For his department, new strategies include more social media outreach, developing and implementing a program designed to recruit younger candidates and developing recruitment literature that depicts more women and people of color in law enforcement careers, Wright said.
The department on June 3 welcomed its newest recruit: 26-year-old Daquan Stuckey. He previously worked as a judicial marshal, including at the G.A. 10 courthouse in New London, and had studied journalism at Quinnipiac University. The department also swore in six new recruits in January.
Stuckey, who is at the police training academy, said working for the New London Police Department "is a dream come true." The department is one that "I feel can start to swing the pendulum back the right way when it comes to the relationship between civilian and law enforcement officer," he said.
Stuckey, who is Black, said that when he saw people calling for racial justice and police reform last year, he wanted to be part of the change.
"As a person of color I did feel the pain of my people and the wrongdoings from a small number of law enforcement officers around the nation.
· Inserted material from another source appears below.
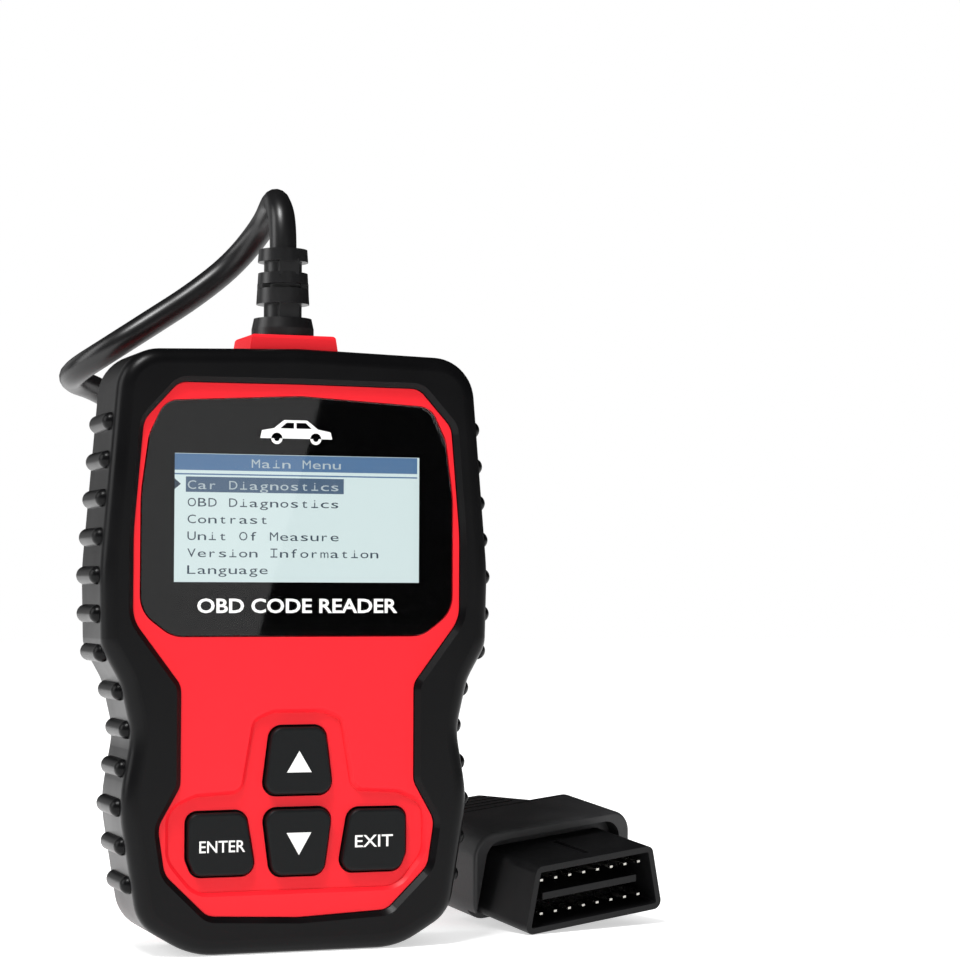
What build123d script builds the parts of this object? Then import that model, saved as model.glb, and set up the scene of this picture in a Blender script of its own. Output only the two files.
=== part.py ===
"""Handheld OBD code reader: a handset in a rubber boot, four keys, a lead and its 16-pin diagnostic plug.

Millimetres, +Z up. The handset stands on the flat foot of its boot: the origin is the middle of that foot,
-Y is the screen side, +X the right of somebody looking at the screen.
"""
from build123d import *
from math import cos, radians, sin, tan, pi
import os

os.makedirs("parts", exist_ok=True)

# Handset
deviceHeight = 130.0
deviceDepth = 25.0
bootFront = -deviceDepth / 2
bootBack = deviceDepth / 2
bootWall = 3.0
bootEdge = 3.4  # round of the boot's outer edges
lipDepth = 2.5  # the boot's lip over the front and back of the shells
shellWall = 2.2
partingY = 4.0  # the plane where the two shells meet
faceY = -11.0  # the shell's face inside the boot's lip
backY = 11.6
shoulderFront = bootFront + lipDepth
shoulderBack = bootBack - lipDepth
faceInner = -8.2
backInner = 9.2
slack = 0.15

# Grips: a row of short bars down each side
gripCount = 13
gripBottom = 15.2
gripTop = 113.4
gripRadius = 2.0
gripHalfLength = 8.6
gripStand = 1.8  # how far a bar stands out of the side

# Screen
lensFront = -10.85
lensThick = 1.3
maskThick = 0.2
gasketThick = 0.4
gasketBack = lensFront + lensThick + maskThick + gasketThick
windowHalfWidth = 27.5
windowBottom, windowTop = 79.3, 106.8
glassFront = -7.6

# Keys
keyTravel = 0.7
keyGap = 0.5
recessDepth = 1.1
recessSlope = 0.8  # the bevel round the recess
keyFront = -11.5
keyLip = 0.9
flangeFront = faceInner + 0.2
flangeBack = flangeFront + 1.0
postBack = -5.7
matFront = postBack + keyTravel + 0.1
matThick = 0.8

# Board
boardFront = -3.0
boardBack = -1.4
domeHeight = 0.6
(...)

However, some systems cannot be changed from the outside looking in and the protest sparked a deeper passion in me to be the change I want to see," he said. "I want to change the relationship between civilians and law enforcement one interaction at a time."
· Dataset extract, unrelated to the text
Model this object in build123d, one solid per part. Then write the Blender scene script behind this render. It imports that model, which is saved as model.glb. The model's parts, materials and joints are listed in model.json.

'Helping people who need it'
Norwich has three recruits in the police academy's most recent class, which started this month, including a 21-year-old woman who enrolled as soon as she was eligible.
Megan Micklus of Groton joined the Norwich department after working for three years as an EMT in the city. She'd known since she was in middle school that she wanted to become a police officer, and working on an ambulance only affirmed her dream.
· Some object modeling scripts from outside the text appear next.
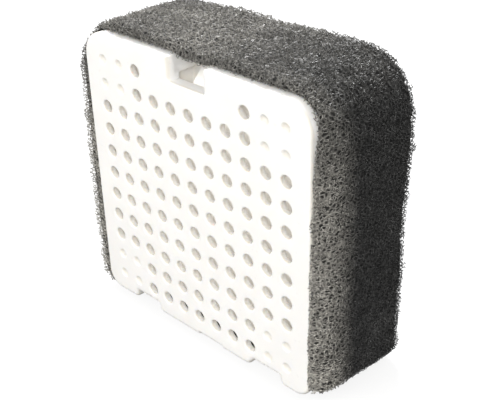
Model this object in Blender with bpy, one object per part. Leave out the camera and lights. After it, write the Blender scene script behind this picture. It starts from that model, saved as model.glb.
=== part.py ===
"""Sponge filter cartridge for a small aquarium: a perforated front grille that hooks and snaps onto
a windowed tray, a pad of floss and a bag of carbon in the tray, and a foam block pushed over the back.

World axes: the grille faces -Y, +Z is up, +X is to the right. The origin is under the middle of the
whole cartridge, on the surface that the foam stands on. All lengths are metres.
"""

import math

import bmesh
import bpy
from mathutils import Vector

MM = 0.001
GAP = 0.3 * MM  # space left between touching pieces
OVERRUN = 1 * MM  # how far a cutter runs past the face that it opens

# Foam block
FOAM_WIDTH = 81.4 * MM
FOAM_HEIGHT = 78.7 * MM
FOAM_TOP_RADIUS = 14 * MM
FOAM_BOTTOM_RADIUS = 5 * MM
FOAM_EDGE_RADIUS = 2.2 * MM
FOAM_FRONT = 2.0 * MM  # how far the foam starts behind the grille's front face

# Front grille; depths are measured back from its front face
GRILLE_WIDTH = 74 * MM
GRILLE_BOTTOM = 1.5 * MM
GRILLE_TOP = 76 * MM
GRILLE_TOP_RADIUS = 7 * MM
GRILLE_BOTTOM_RADIUS = 4.5 * MM
SKIN = 1.9 * MM
RIM_DEPTH = 3.5 * MM
RIM_WALL = 1.8 * MM

# Hole grid of the grille
HOLES_EACH_WAY = 11
PITCH_X = 6.0 * MM
PITCH_Z = 6.17 * MM
TOP_ROW_DROP = 6.6 * MM  # from the grille's top edge to the first row
HOLE_RADIUS = 1.55 * MM
DIMPLE_RADIUS = 1.3 * MM
DIMPLE_DEPTH = 0.8 * MM
HOLE_SIDES = 12
BLIND_CORNER = 2  # the holes of each corner's 2 x 2 group are blind
LATCH_COLUMNS = range(3, 8)  # columns that the top row leaves out, counted from 0

# Latch notch in the grille's top edge, and the recess behind it in the tray
NOTCH_HALF = 5.7 * MM
NOTCH_FLOOR = 70.0 * MM
NOTCH_WALL = 1.4 * MM
CHEEK_BOTTOM = 71.5 * MM  # the grille's cheeks run back on both sides of the latch, above this height
RECESS_BACK = 9.0 * MM
RECESS_DROP = 3.2 * MM  # how far the recess's walls reach below the notch floor
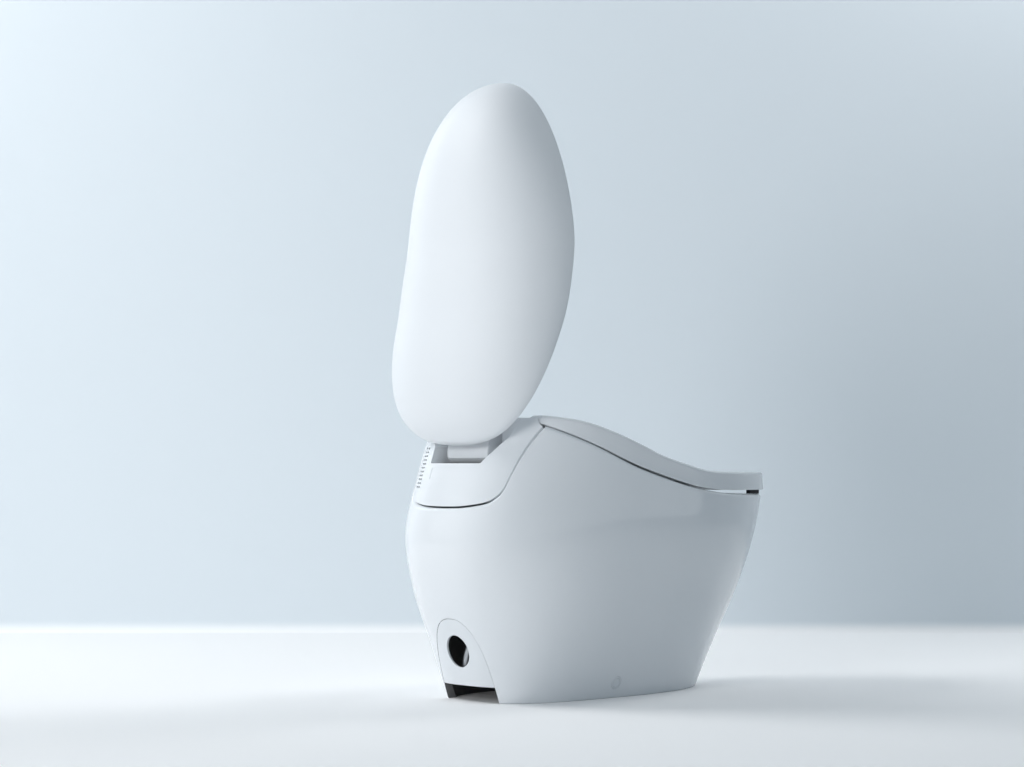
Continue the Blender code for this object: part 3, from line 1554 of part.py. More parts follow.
def housing_outline(wall):
    """Side view of the front moulding, moved in by a wall."""
    outline = [on_slope(-FACE_SETBACK - wall, FACE_TOP)]
    over = OVERRUN if wall else 0.0
    for i in range(7):
        y = HOUSING_TOP_Y + (HOUSING_REAR_Y + over - HOUSING_TOP_Y) * i / 6
        outline.append((y + wall, seat_surface(y) - SEAT_BRIDGE_THICKNESS - HOUSING_DROP - wall))
    outline.append((HOUSING_REAR_Y + over + wall, HOUSING_BOTTOM - over))
    outline.append((HOUSING_FOOT_Y + wall, HOUSING_BOTTOM - over))
    outline.append(on_slope(-FACE_SETBACK - wall, -FACE_BOTTOM))
    return outline


def unit_saddle(name, wall, finish=None):
    """Part of the front moulding that fills the ceramic's bay, under the rim's height."""
    over = OVERRUN if wall else 0.0
    block = bay_solid(
        name, COVER_GAP + wall, BAY_FRONT_Y + RUNNING_GAP + wall, COVER_FRONT_Y - RUNNING_GAP + over
    )
    top = height_cutter(
        "saddle_top", rim_height, -SEAT_LINE_GAP - wall, 0.0, HALF_DEPTH, HALF_WIDTH
    )
    return cut(block, top)


def nozzle_housing():
    """Front moulding of the unit, with mouths for the wand, the dryer and the drawn air."""
    half, wall = HOUSING_HALF_WIDTH, HOUSING_WALL
    housing = extrude_x("nozzle_housing", housing_outline(0.0), -half, half, white_plastic())
    join(housing, unit_saddle("saddle", 0.0))
    room = extrude_x("housing_room", housing_outline(wall), wall - half, half - wall)
    cut(housing, room, unit_saddle("saddle_room", wall))
    reach = WAND_SETBACK + WAND_LENGTH
    for x in (WAND_X, DRYER_X, -DRYER_X):
        mouth = sloped_box(
            "mouth", (-reach, -MOUTH_HALF_WIDTH, -MOUTH_HALF_HEIGHT),
            (OVERRUN, MOUTH_HALF_WIDTH, MOUTH_HALF_HEIGHT),
        )
        cut(housing, place(mouth, Matrix.Translation((x, 0.0, 0.0))))
    for x in (WAND_X, DRYER_X):
        for side in (1, -1):
            join(housing, lug("lug", x + side * (SHUTTER_HALF_WIDTH + SEAM + LUG_WIDTH / 2)))
    return finish_mesh(housing)


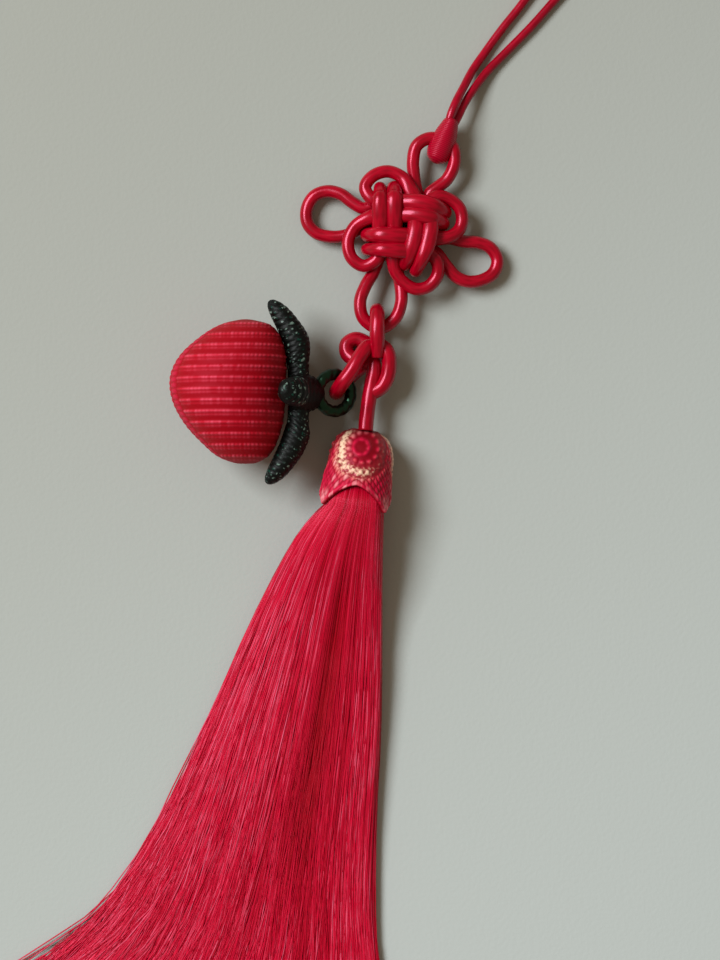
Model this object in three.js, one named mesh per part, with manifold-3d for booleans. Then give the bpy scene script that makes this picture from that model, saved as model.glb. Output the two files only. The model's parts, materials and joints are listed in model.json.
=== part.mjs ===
// Chinese knot tassel: a good-luck knot of satin cord with a hanging loop, a knotted link,
// a ribbed fruit charm on a green ring, and a long silk tassel under a macrame cap.
// It lies flat on the XY plane, face up. Lengths are in millimetres, measured from the small
// hole in the middle of the good-luck knot, and the whole group is shifted once at the end.
import * as THREE from "three";
import { mergeVertices } from "three/addons/utils/BufferGeometryUtils.js";
import Module from "manifold-3d";

const wasm = await Module();
wasm.setup();

// Driving dimensions
const CORD = 2.55; // diameter of the knotting cord
const EAR_CORD = 2.35; // the same cord, drawn tighter in the small ears
const LINK_CORD = 2.9; // diameter of the doubled, tighter cord of the link knot
const HANG_CORD = 1.7; // diameter of the thin hanging cord
const RING_CORD = 2.0; // diameter of the green ring's cord
const GAP = 0.3; // clearance between separate pieces
const FLOOR_PLAY = 0.02; // height of the lowest threads over the floor
const LAYERS = { back: 1.35, backUnder: 3.65, frontUnder: 6.25, front: 8.55 }; // strand heights
const MIDDLE = (LAYERS.back + LAYERS.front) / 2; // height of the knot's mid plane
const SPLICE = 3.8; // where a strand's two lengths meet, hidden under the next pair
const FOLD_DEPTH = 2.1; // how far a strand's fold bulges past its bend
const CENTRE = { x: -34.5, y: -82.5 }; // middle of the object's outline, without the hanging cord

// The four arms of the knot. Each is a pair of strands that runs along its direction, offset to its
// side, over one neighbour and under the next. Its folds lie behind it, and curl bends it there.
// On the back the pair comes out as a large ear, whose points run from the inner strand out.
const ARMS = {
  top: { along: [0, 1], side: [1, 0], pair: [1.8, 4.75], folds: [8.4, 9.7], curl: -0.031, ear: [
    [1.6, 8.6, 3.9], [1.3, 12.3, 4.2], [2.0, 15.4, 4.4], [4.3, 16.9, 4.4], [7.0, 16.7, 4.4],
    [9.2, 15.2, 4.4], [9.6, 12.2, 4.2], [8.2, 8.9, 3.9]] },
  left: { along: [-1, 0], side: [0, 1], pair: [1.4, 3.8], folds: [7.2, 7.7], curl: -0.03, ear: [
    [-8.6, -0.4, 3.3], [-12.2, -2.3, 2.7], [-15.5, -2.5, 2.3], [-18.2, -1.7, 2.1], [-19.9, 0.3, 2.0],
    [-20.0, 3.2, 2.0], [-18.5, 5.7, 2.1], [-15.8, 6.6, 2.4], [-13.1, 5.9, 2.9], [-10.8, 4.2, 3.3],
    [-8.5, 3.0, 3.6]] },
  bottom: { along: [0, -1], side: [-1, 0], pair: [2.5, 5.3], folds: [6.9, 6.9], curl: 0, ear: [
    [-1.9, -8.9, 3.8], [-1.2, -12.6, 4.4], [-1.1, -16.0, 4.9], [-2.4, -19.3, 5.0], [-5.5, -21.1, 5.0],
    [-8.6, -19.2, 5.0], [-9.3, -15.8, 4.9], [-8.2, -12.6, 4.4], [-6.6, -9.7, 3.8]] },
  right: { along: [1, 0], side: [0, -1], pair: [3.0, 5.9], folds: [7.9, 7.9], curl: -0.008, ear: [
    [8.6, -3.0, 3.7], [11.6, -3.6, 3.2], [14.5, -3.8, 2.8], [17.0, -4.9, 2.5], [18.3, -7.3, 2.4],
    [17.5, -9.8, 2.5], [15.1, -11.3, 2.7], [12.3, -11.6, 3.0], [9.9, -10.6, 3.4], [7.9, -8.4, 3.7]] },
};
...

Last summer, she said she "got to witness firsthand" how law enforcement in Norwich responded to protests and "it just drilled in more that that's where I want to be, who I want to be."
Micklus said she encourages people to follow their heart if they dream of working in law enforcement.
"With the events going on and the way policing is today, someone has to do it. These positions need to be filled and good people need to do it," she said.
Alexander Wojcik, 25, is one of the department's newest officers — he finished his field training earlier this month. The Marine Corps veteran said he wanted to become a police officer to protect and help members of the community when they need it most. He hopes every new officer has the same goal.
He was inspired to become an officer following the mass shooting in Las Vegas in 2017, which took place while he was stationed in Baghdad.
"I just remember being deployed and watching that occur and feeling kind of helpless. I was sitting there with the intent of serving and protecting and there I am seeing something happen at home and I'm not there to help," he said.
Wojcik is also following in the footsteps of his late father and great-grandfather, who were police officers in Old Lyme. He said he wants to serve and protect like they did.
"I really like the philosophy of being a protector and having the opportunity to do my part in keeping the peace and helping people who need it," he said. "I look forward to being in that position where I can have an impact on someone's life in a positive way."
'I want to be a better person'
Ryan Gries, a new recruit with the East Lyme Police Department who is enrolled in the police academy, shares the same goal.
"I want to help people, I want to be called on and I take pride in being in the position that I get called on when somebody is having their worst day," the 23-year-old Northford resident said.
The past year didn't change his opinion on a career in law enforcement. "If anything it maybe motivated me a little more to be a part of the change in the world," he said. "I want to be a part of what law enforcement should be and what it should be seen as."
Gries' fellow recruit, 23-year-old Taylor Desjardins, who is also at the police academy, said the same.
"Everything that happened this year encouraged me even more to join," she said. "In my opinion, now is the best time to join because you can be the change you want to see."
Chief Brett Mahoney of the Waterford Police Department said his department "has not seen a significant change." The department has hired nine new officers since June 2020.
Christian Charron, 25, of Groton is doing his field training with the department. He said that while Floyd's murder was a tragedy, it didn't make him question his decision to become a police officer because he knows that his fellow officers are properly trained and would not use excessive force.
Charron, who is half Black, said he and his fellow officers strive to treat everyone equally regardless of their race, gender or sexuality, and are focused on connecting with the community.
Christopher Robinson, 35, of Gales Ferry said his favorite thing about being a Waterford officer, since graduating from the academy in November, is working with community. "I love the interactions with community members. It's nice to be able to get out and talk to people and have those interactions. That's what this department is about, we really go out of our way to make everyone feel safe."
He said passage of the police accountability bill didn't concern him, because he wants to be held accountable.
"When people ask me why I wanted to become a cop — that's the reason. I want to be a better person, not break the law myself, to hold myself accountable and do as I'm trained," he said.